The belief in this wonderful vitality of seeds, in the positions in which nature deposits them, is pretty much on a par with that which assigns a thousand years to the life of a crow. As nobody but the scholastic fool in the fable has ever attempted to verify the correctness of this latter belief, so it is safe to assume that the experiment of verifying the former will not be successfully undertaken within the next thousand years, to say the least. It is well known that the vitality of seeds (so far, at least, as nature handles them) depends, upon her cunning contrivances for their preservation, as well as their dispersion. But many seeds, in which these contrivances would seem to be the most perfect, will not germinate after the second year, and few will do so to advantage after the third or fourth year, even when they have been kept under the most favorable circumstances, or in uniform dryness and temperature. Farmers, who have had practical experience in this matter, and care little for what is merely theoretical, will never plant seed that is three or four years old when they can get that of the previous year's growth. It is certain that no hickory nut will retain its vitality beyond the first year of its exposure to a New England soil and climate, and few seeds are better protected by nature against such exposure; and it is equally questionable whether the chits to Dr. Dwight's pine cones would have had any better chance of survival at the time the Indians infested the neighborhood of Northampton, and regularly fired the woods every autumn.

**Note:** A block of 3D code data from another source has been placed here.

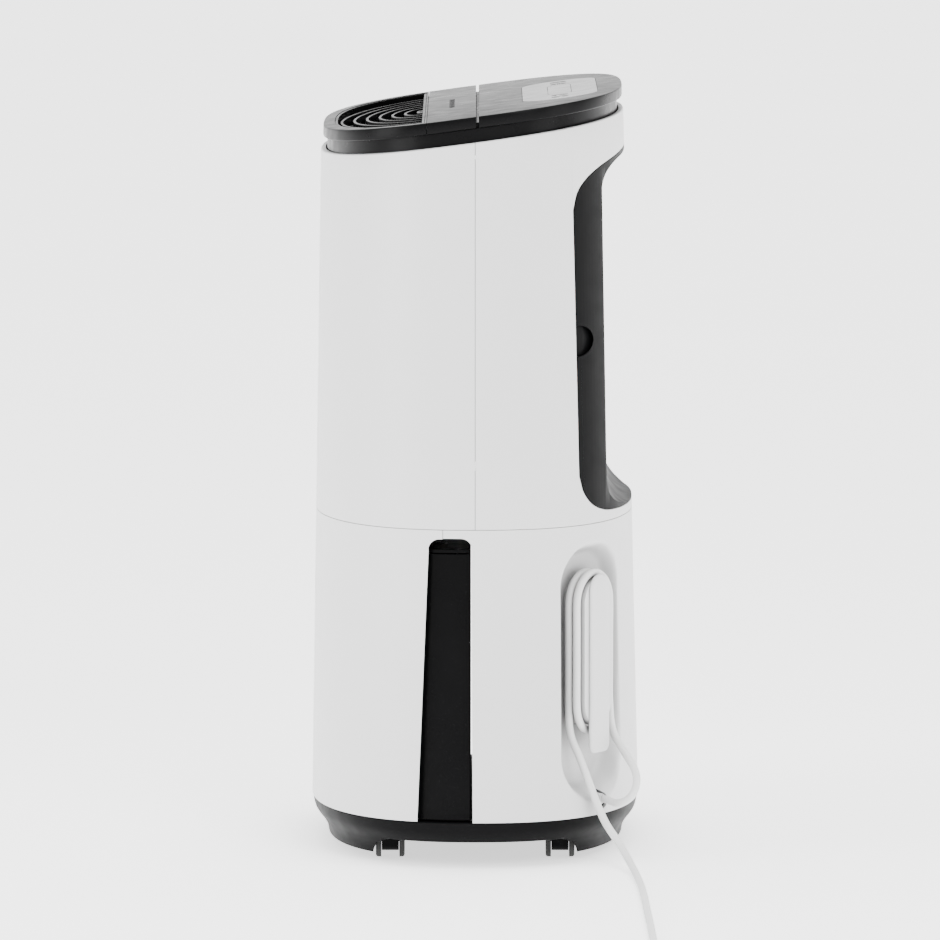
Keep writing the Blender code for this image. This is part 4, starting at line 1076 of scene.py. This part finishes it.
def wound_turns():
    """The turns on the hook: up the right leg in the outer layer, then once more in the inner one."""
    straight, radius, middle = WIND_STRAIGHT / 2, WIND_RADIUS, WINDINGS_Z
    outer, inner = -3.6, -10.6
    points = []

    def bend(top, layer_start, layer_end):
        for i in range(1, 12):
            share = i / 12
            angle = math.pi * share if top else -math.pi * (1 - share)
            centre = middle + (straight if top else -straight)
            layer = layer_start + (layer_end - layer_start) * (1 - math.cos(math.pi * share)) / 2
            points.append((radius * math.cos(angle), layer, centre + radius * math.sin(angle)))

    def leg(side, layer):
        for share in (-1, -0.4, 0.4, 1):
            points.append((side * radius, layer, middle + side * share * straight))

    for layer in (outer, inner):
        leg(1, layer)
        bend(True, layer, layer)
        leg(-1, layer)
        if layer == outer:
            bend(False, outer, inner)
    return points


def coiled_turns():
    """2.25 turns, clockwise from above: two side by side on the floor, then one on top of them."""
    points = []
    count = 24
    for i in range(int(2.25 * count) + 1):
        turn = i / count
        radius = 36 - 6 * eased(turn, 0.8, 1.0) + 3 * eased(turn, 1.62, 1.85)
        height = 3.1 + 6.1 * eased(turn, 1.42, 1.68)
        angle = math.pi / 2 - math.tau * turn
        spot = Vector((radius * math.cos(angle), radius * math.sin(angle), height))
        points.append(COIL_CENTRE + spot)
    return points


def eased(value, start, end):
    share = max(0.0, min(1.0, (value - start) / (end - start)))
    return share * share * (3 - 2 * share)


def cord_line():
    route = [in_recess(*point) for point in EXIT_ROUTE + wound_turns() + LEAD_ROUTE]
    route += [Vector((x, y, z - LIFT / MM)) * MM for x, y, z in FLOOR_ROUTE]
    route += [point * MM for point in coiled_turns()]
    route += [(COIL_CENTRE + Vector(point)) * MM for point in TAIL_ROUTE]
    return [point + Vector((0, 0, LIFT)) for point in smooth_line(route, 3 * MM)]


def curve_tube(name, line, diameter):
    curve = bpy.data.curves.new(name, "CURVE")
    curve.dimensions = "3D"
    curve.bevel_depth = diameter / 2
    curve.bevel_resolution = 6
    curve.use_fill_caps = True
    spline = curve.splines.new("POLY")
    spline.points.add(len(line) - 1)
    for spot, point in zip(spline.points, line):
        spot.co = (*point, 1)
    curve.materials.append(LOOKS["cord_white"])
    return add_object(name, curve)


def cord():
    line = cord_line()
    lead = curve_tube("mains_lead", line, CORD)
    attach(lead, "housing")
    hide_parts("cord_exit_loop", "cord_windings", "cord_lead", "cord_coil", "cord_tail")
    plug()
    cable_gland()
    coil_tie()


def cable_gland():
    """The strain relief: a tapered sleeve with flexing grooves round its outer half."""
    profile = [(0.0, -19.6), (5.4, -19.6), (5.4, -12)]
    ribs = 5
    for i in range(ribs):
        start = -11.5 + i * 2.9
        radius = 5.3 - 0.28 * i
        profile += [(radius, start), (radius - 0.1, start + 1.7), (radius - 0.8, start + 1.95)]
        profile += [(radius - 0.8, start + 2.65)]
    profile += [(3.7, 2.6), (3.4, 3.0), (0.0, 3.0)]
    centre = in_recess(EXIT_ALONG, 0, EXIT_Z)
    gland = turned("cable_gland", profile, centre, RECESS_OUT, 48)
    return dress(gland, "cord_white", "housing", "strain_relief", edge=0)


def coil_tie():
    """A soft strap round the coil's turns, on the side away from the plug."""
    middle = COIL_CENTRE + Vector((-33, 0, 6.6))
    section = rounded_box(19.5, 12.1, 5.6)
    outer = rounded_box(20.7, 13.1, 6.2)
    place = lambda u, v, w: (middle + Vector((u, w, v))) * MM
    strap = extruded("coil_tie", outer, place, -5, 5)
    cut(tidy(strap), extruded("tie_inside", section, place, -8, 8))
    return dress(strap, "black_plastic", "housing", edge=0.25)


def plug():
    """A generic two-pin plug with a grip waist and a ribbed boot."""
    axis = (COIL_CENTRE + Vector((33, 0, 9))) * MM
    stations = [(54.0, 24.4, 15.4), (54.5, 25.6, 16.6), (56, 26, 17), (63, 25.2, 16.2), (70, 22.6, 14.6)]
    stations += [(77, 24.6, 15.8), (83, 26, 17), (86.6, 26, 17), (87.7, 25.4, 16.4), (88, 24, 15)]
    rings = []
    for along, wide, tall in stations:
        outline = rounded_box(wide, tall, 6, 12)
        rings.append([axis + Vector((u, -along, v)) * MM for u, v in outline])
    body = tidy(skin("power_plug", rings))
    parts = []
    boot = [(0, 54.2), (6.2, 54.2)]
    for i in range(4):
        start, radius = 52.6 - i * 2.9, 5.9 - 0.55 * i
        boot += [(radius, start), (radius - 0.2, start - 1.5), (radius - 0.9, start - 1.8)]
        boot += [(radius - 0.9, start - 2.5)]
    boot += [(3.4, 41), (0, 41)]
    parts.append(turned("boot", [(r, -along) for r, along in boot], axis, ALONG_Y, 48))
    for side in (-1, 1):
        centre = axis + Vector((side * 9.5, -95.5, 0)) * MM
        parts.append(rod("pin", centre, 2, 18.5, ALONG_Y, 32))
    merged(body, *parts)
    return dress(body, "cord_white", "housing", "plug", edge=0.3)


HOOK_RADIUS = 18.8


def hook():
    """The hook that the cord is wound on: a core and a retainer plate with soft edges."""
    core = extruded(
        "wind_hook",
        [(v, -u) for u, v in stadium(WIND_STRAIGHT + 2 * HOOK_RADIUS, 2 * HOOK_RADIUS)],
        lambda t, z, n: in_recess(t, n, WINDINGS_Z + z),
        -18.7,
        1.2,
    )
    top, foot, half, corner = 219.5, 80.5, 13, 6
    outline = arc((0, top - half), half, 0, 180, 40)
    outline += arc((-half + corner, foot + corner), corner, 180, 270, 16)
    outline += arc((half - corner, foot + corner), corner, 270, 360, 16)
    rings = []
    for inset, drop in [(2.2, 3.4), (0.6, 3.2), (0, 2.4), (0, 1.5), (0.3, 0.9), (0.9, 0.3), (1.8, 0)]:
        rings.append([in_recess(*shrunk(t, z, inset, half, top, foot, 3.9 - drop)) for t, z in outline])
    plate = tidy(skin("retainer_plate", rings))
    join(tidy(core), plate)
    dress(core, "casing_white", "housing", "cord_hook", edge=0)


def shrunk(t, z, inset, half, top, foot, n):
    """A point of the plate's outline moved inwards, and out to n."""
    middle = (top + foot) / 2
    return t * (1 - inset / half), n, middle + (z - middle) * (1 - 2 * inset / (top - foot))


# ---- Stage
def pale_floor():
    shape = bmesh.new()
    bmesh.ops.create_grid(shape, x_segments=1, y_segments=1, size=40)
    floor = from_bmesh("floor", shape)
    tree, shader, place = shader_nodes("pale_floor")
    tone = shade(tree, remap(tree, noise(tree, place, 1.5, 2), 0, 1), (0.95, 0.95, 0.95), 0.01)
    tree.links.new(tone, shader.inputs["Base Color"])
    shader.inputs["Emission Color"].default_value = (1, 1, 1, 1)
    shader.inputs["Emission Strength"].default_value = 1.3
    shader.inputs["Roughness"].default_value = 0.9
    shader.inputs["Specular IOR Level"].default_value = 0.0
    floor.data.materials.append(LOOKS["pale_floor"])


def soft_sky():
    world = bpy.data.worlds.new("studio")
    bpy.context.scene.world = world
    world.use_nodes = True
    tree = world.node_tree
    background = tree.nodes["Background"]
    direction = tree.nodes.new("ShaderNodeTexCoord")
    split = tree.nodes.new("ShaderNodeSeparateXYZ")
    tree.links.new(direction.outputs["Generated"], split.inputs["Vector"])
    brightness = remap(tree, split.outputs["X"], 2.1, 0.12, -0.95, 0.6)
    tree.links.new(brightness, background.inputs["Strength"])
    background.inputs["Color"].default_value = (1, 1, 1, 1)


LIGHTS_AIM = Vector((0, 0, 0.35))


def softbox(name, place, size, watts):
    light = bpy.data.lights.new(name, "AREA")
    light.shape = "RECTANGLE"
    light.size, light.size_y = size
    light.energy = watts
    thing = add_object(name, light)
    thing.location = place
    thing.rotation_euler = (LIGHTS_AIM - Vector(place)).to_track_quat("-Z", "Y").to_euler()


def studio():
    pale_floor()
    soft_sky()
    softbox("left_box", (1.3, -2.6, 1.2), (1.6, 2.2), 86)
    softbox("front_box", (2.6, 1.15, 1.8), (1.3, 1.3), 58)
    softbox("right_box", (1.2, 2.6, 1.2), (1.6, 2.2), 34)
    overhead = bpy.data.lights.new("overhead", "SUN")
    overhead.energy = 4.2
    overhead.angle = math.radians(70)
    add_object("overhead", overhead)


CAMERA_PLACE = (7.00167, 0.00026, 1.04449)
CAMERA_PITCH, CAMERA_YAW, CAMERA_LENS = -0.10748, 0.00062, 341.97


def camera():
    data = bpy.data.cameras.new("camera")
    data.lens = CAMERA_LENS
    data.sensor_width = 36
    data.clip_end = 100
    thing = add_object("camera", data)
    thing.location = CAMERA_PLACE
    thing.rotation_euler = (math.pi / 2 + CAMERA_PITCH, 0, math.pi / 2 + CAMERA_YAW)
    bpy.context.scene.camera = thing


camera()
studio()
carried_over()
cord()
front_casing()
rear_casing()
intake()
lower_rear_casing()
band_over_channel()
tank_front()
tank()
base()
casters()
collar()
deck()
handle()
grille()
controls()
hook()
fin_stack("evaporator", "cold_coil")
fin_stack("condenser", "warm_coil")
fan_wheel()
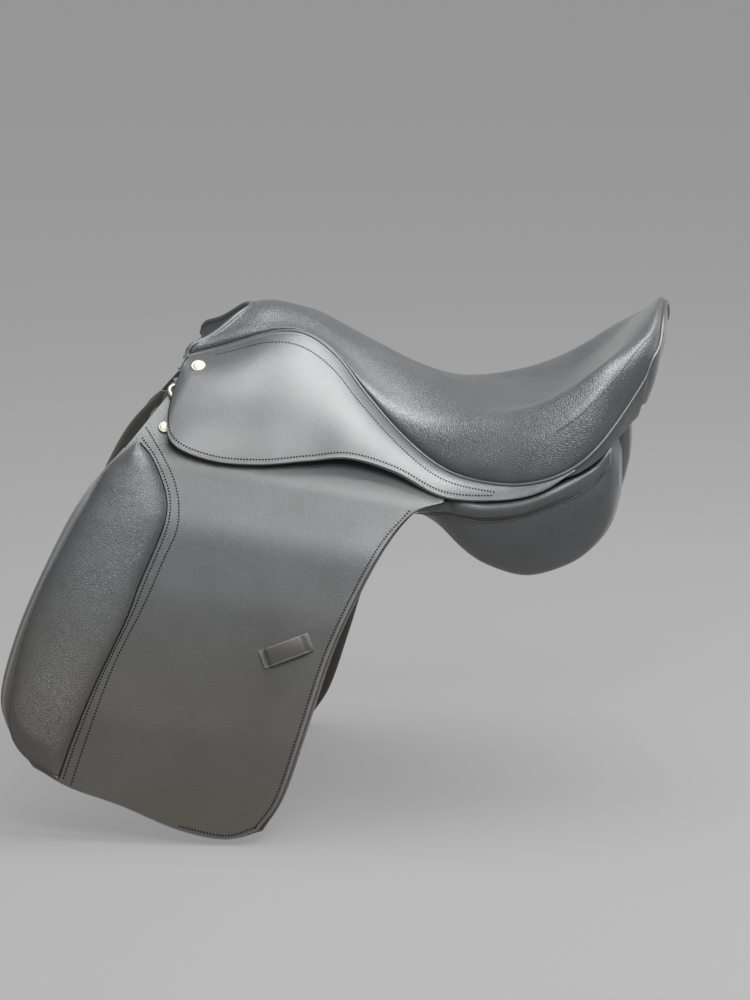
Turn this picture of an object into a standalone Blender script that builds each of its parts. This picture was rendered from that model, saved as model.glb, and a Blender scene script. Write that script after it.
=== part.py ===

Although Professor Marsh confidently says, in his work on. "Man and Nature," that "the vitality of seeds seems almost imperishable while they remain in the situations in which nature deposits them," he will no doubt admit that this statement rests on no experimental knowledge, but simply on the hypothesis that the new forests and new species of plants to which he refers, originated from seeds, and not from primordial germs everywhere implanted in the earth. Dr. G. Chaplin Child, who swallows the "Egyptian wheat" story, mummy-cases and all, in speaking of some of the English "dykes" or mound-fences which have existed from time well-nigh immemorial, says: "No sooner are these dykes leveled than the seeds of wild flowers, which must have lain in them for ages, sprout forth vigorously, just as if the ground had been recently sown with seed." He also mentions, as a more or less remarkable fact, "that a house, which was known to have existed for two hundred years, was pulled down, and, no sooner was the surface soil exposed to the influence of light and moisture, than it became covered with a crop of wild-mustard or charlock." And he instances these facts to show that the seeds of this charlock, and these dyke plants, had lain dormant in the soil from the time the dykes were built, and the house erected. But these physiological facts, however well authenticated they may have been, are no more conclusive of the presence of dormant seed, than the appearance of the common plantain about a recently built dwelling-house, where none ever grew before, is proof that the seeds of this common household plant had lain dormant for ages before the house was erected. We cannot tell why this common plant follows the domestic household, any more than we can tell why rats follow civilization. But they are both sufficiently annoying at times, to satisfy us that they do follow, however inexplicable the reason may be.

The same writer further says, in connection with the foregoing statements: "Instances (of the vitality of seeds) might easily be multiplied almost indefinitely, but we shall be satisfied with noticing one of a very extraordinary kind. In the time of the Emperor Hadrian, a man died soon after he had eaten plentifully of raspberries. He was buried at Dorchester. About twenty-eight years ago, the remains of this man, together with coins of the Roman Emperor, were discovered in a coffin (!) at the bottom of a barrow, thirty feet under the surface. The man had thus lain undisturbed for some 1700 years. But the most curious circumstance connected with the case was, that the raspberry seeds were recovered from the stomach (!) and sown in the garden of the Horticultural Society, where they germinated and grew into healthy bushes," Here is circumstantiality enough to satisfy the most unlimited skepticism, provided that the facts were satisfactorily vouched for by the living, and the record left by the dead were sufficiently explicit in detail, and conclusive in identity of subject. Then to suggest even a reasonable doubt would, we admit, be equivalent to making truth a circumstantial liar.

But this most remarkable story will bear repetition, with a few running comments. "The man (presumably a Roman soldier) died seventeen hundred years ago." This is not unlikely. "He died of eating too plentifully of raspberries;" a circumstance not altogether improbable. "He was buried at Dorchester;" where, of course, there were no records of deaths and burials kept at the time, and hence, we should have to question the record, if one were presented. "He was also buried in a coffin, or, at least, dug up in one." This statement must be received cum grano. The Romans never used coffins, and, under the empire, they burnt most of their dead. After a battle, however, they generally piled them up in heaps, and, where there was a lack of fuel to burn them, they covered them with the surface soil, taking good care to put a Roman coin in each soldier's mouth, so that he might pay the ferryman in Hades. "There was thirty-five feet of surface soil shoveled on top of this particular Roman,"--showing that he was a very consequential personage in camp. No wonder, then, that all these nice particularities of statement should have been circumstantially noted in the commanding general's "order of the day," and thus been handed down to posterity for the future advancement of science! "He had lain undisturbed for nearly two thousand years." Almost any one would have done so, with that amount of surface soil shoveled on top of him. "The seeds were recovered from his stomach;" that is, after improvidently snatching away the Roman soldier's life, they took good care to preserve their own, as well as the stomach in which they were deposited. "The seeds were planted in the Horticultural Society's garden, where they flourished vigorously."